The primary informant, Enrique Alonso, earned more than $200,000 - a police
department record - for the volume of narcotics that police seized as a
result of his undercover work.

Police reports and court records have shown that as many as eight other
narcotics officers participated in the tainted cases. And, one informant
has told investigators that police forged department pay vouchers for at
least $24,000 he never saw.

Before the scandal came to light, Cpl. Delapaz was lauded as an
accomplished narcotics investigator.

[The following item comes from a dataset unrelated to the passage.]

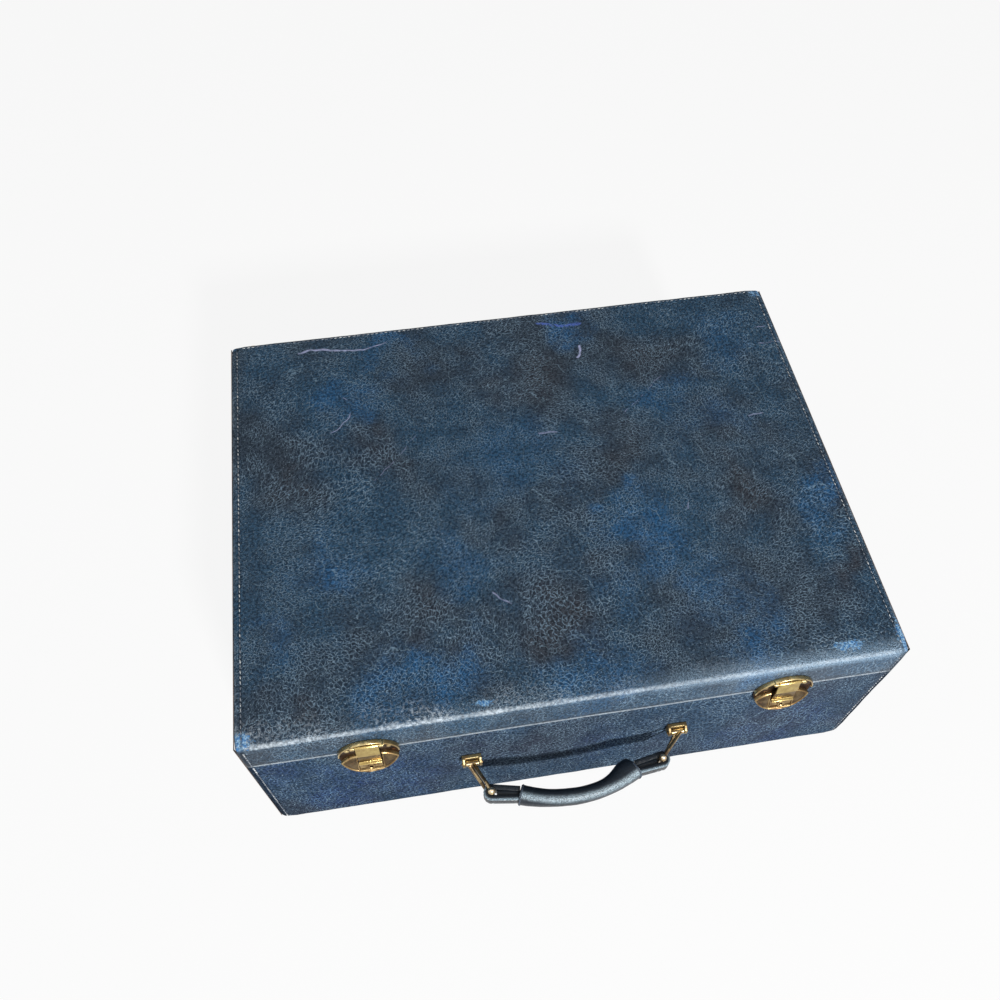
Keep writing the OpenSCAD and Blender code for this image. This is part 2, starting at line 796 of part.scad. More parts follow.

He was singled out by his supervisor
for several sizeable drug seizures in 2001 that ultimately led to the scandal.

In an Aug. 13, 2001, nomination letter to Chief Terrell Bolton for a
coveted Police Commendation Bar, narcotics unit Lt. Bill Turnage sung the
officer's praises for his handling of confidential informants.

"Detective Delapaz has an innate ability to develop a rapport with and gain
the trust of cooperating individuals," Lt. Turnage wrote. "He has been
extremely successful in transforming an initially hostile and uncooperative
suspect into a highly productive cooperating individual."

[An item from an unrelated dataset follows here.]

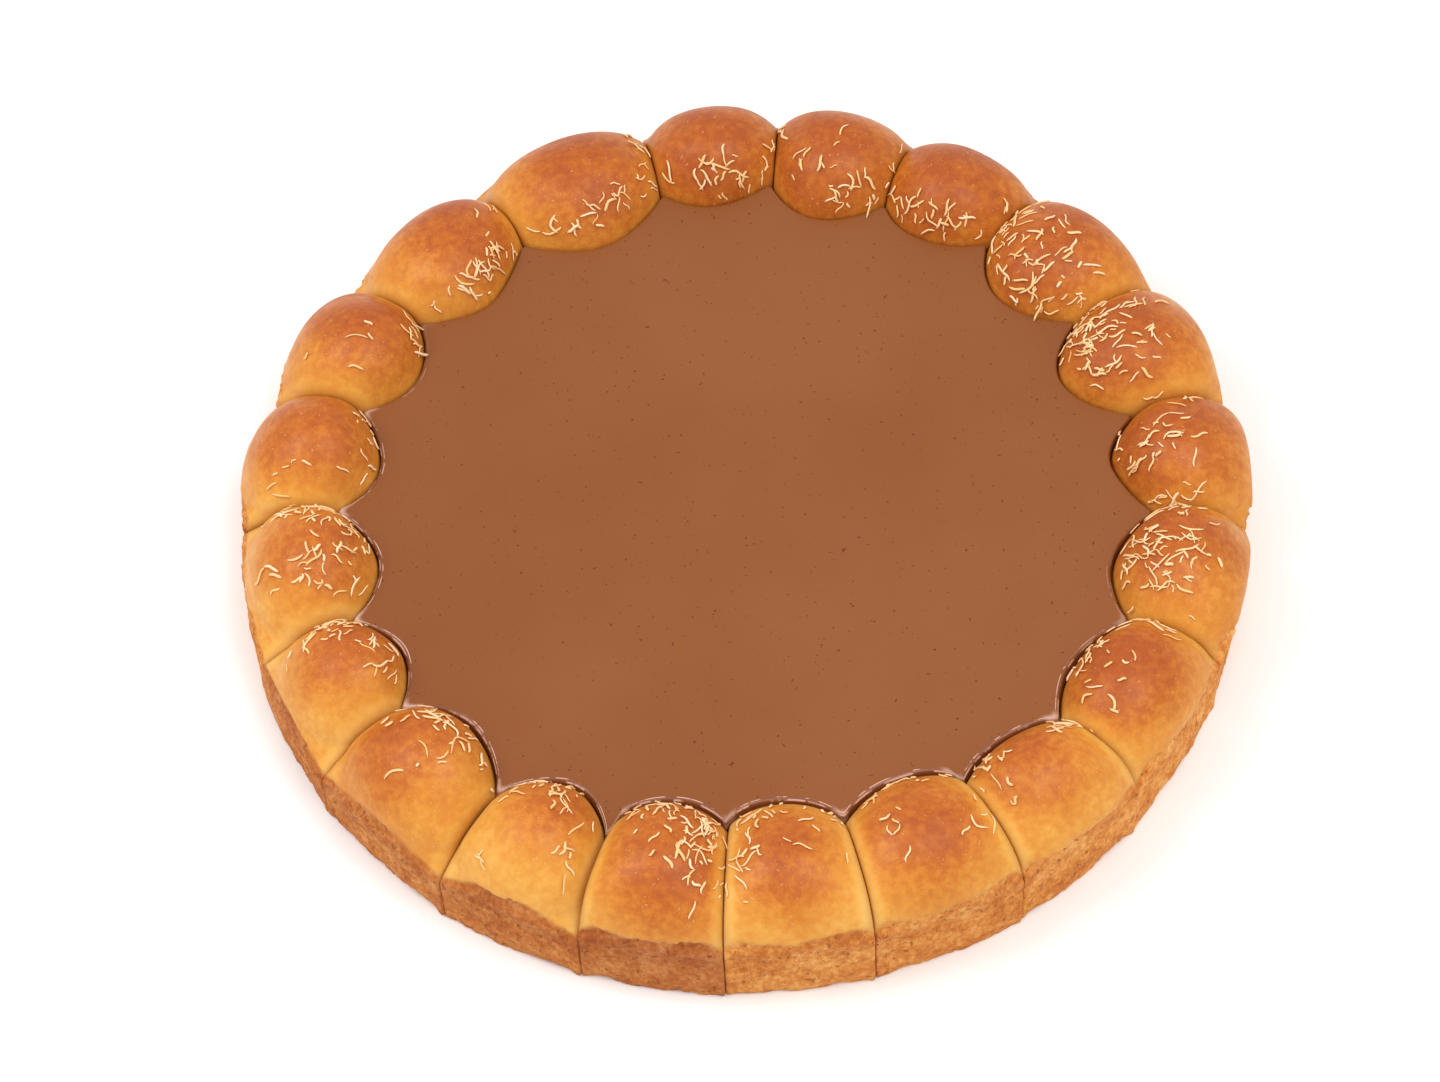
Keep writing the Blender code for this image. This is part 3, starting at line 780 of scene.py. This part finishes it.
def filling_body():
    """The filling's mesh, and the bearings and radii of its side."""
    bearings, at_level = well_outline(FILLING_LEVEL)
    _, lower_down = well_outline(FILLING_LEVEL - GROOVE_DEPTH)
    _, at_bottom = well_outline(FILLING_BOTTOM)
    front = smooth_step(np.cos(bearings - LIP_STANDS_OFF), *LIP_FRONT)
    edge = rounded_corners(np.minimum(lower_down, at_level))
    wall = edge - (LIP_GAP[0] + LIP_GAP[1] * front)
    lip = LIP_WIDTH[0] + LIP_WIDTH[1] * front
    loops = [(np.minimum(at_bottom, wall) - BOTTOM_INSET, FILLING_BOTTOM),
             (lower_down - GROOVE_INSET, FILLING_LEVEL - GROOVE_DEPTH),
             (wall, FILLING_LEVEL - LIP_SIDE * GROOVE_DEPTH)]
    for turn in np.linspace(0.0, math.pi / 2, LIP_STEPS):
        radii = wall - lip * (1.0 - math.cos(turn))
        loops.append((radii, FILLING_LEVEL - LIP_HEIGHT * (1.0 - math.sin(turn))))
    for inset in SHEET_INSETS:
        loops.append((wall - lip - inset, FILLING_LEVEL))
    for share in SHEET_SHARES:
        loops.append(((wall - lip - SHEET_INSETS[-1]) * share, FILLING_LEVEL))
    return finished(stack_of_loops(bearings, loops), "filling"), bearings, wall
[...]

The letter goes on to list a number of drug busts that later turned out to
be based on faked evidence.

The first indication of a problem came in September 2001, when lab tests
showed that a record cocaine bust the previous month contained no real
drugs. More cases were soon discovered. Questions about the main
confidential informant in those cases prompted police to issue a polygraph
exam on Oct. 12, 2001. The informant, Mr. Alonso, passed, according to
police, and supervisors ordered the undercover narcotics officers to
continue using him.

In a Dec. 31, 2001, news conference, Chief Bolton said he didn't think the
problem was with the informant.

He said he believed drug dealers were selling large amounts of fake drugs,
and that it's "a blessing" that authorities discovered it.

A statement by the police department said the internal affairs division
would proceed with an administrative investigation into specific
allegations against Cpl. Delapaz.

Staff Writers Tanya Eiserer and Holly Becka contributed to this report.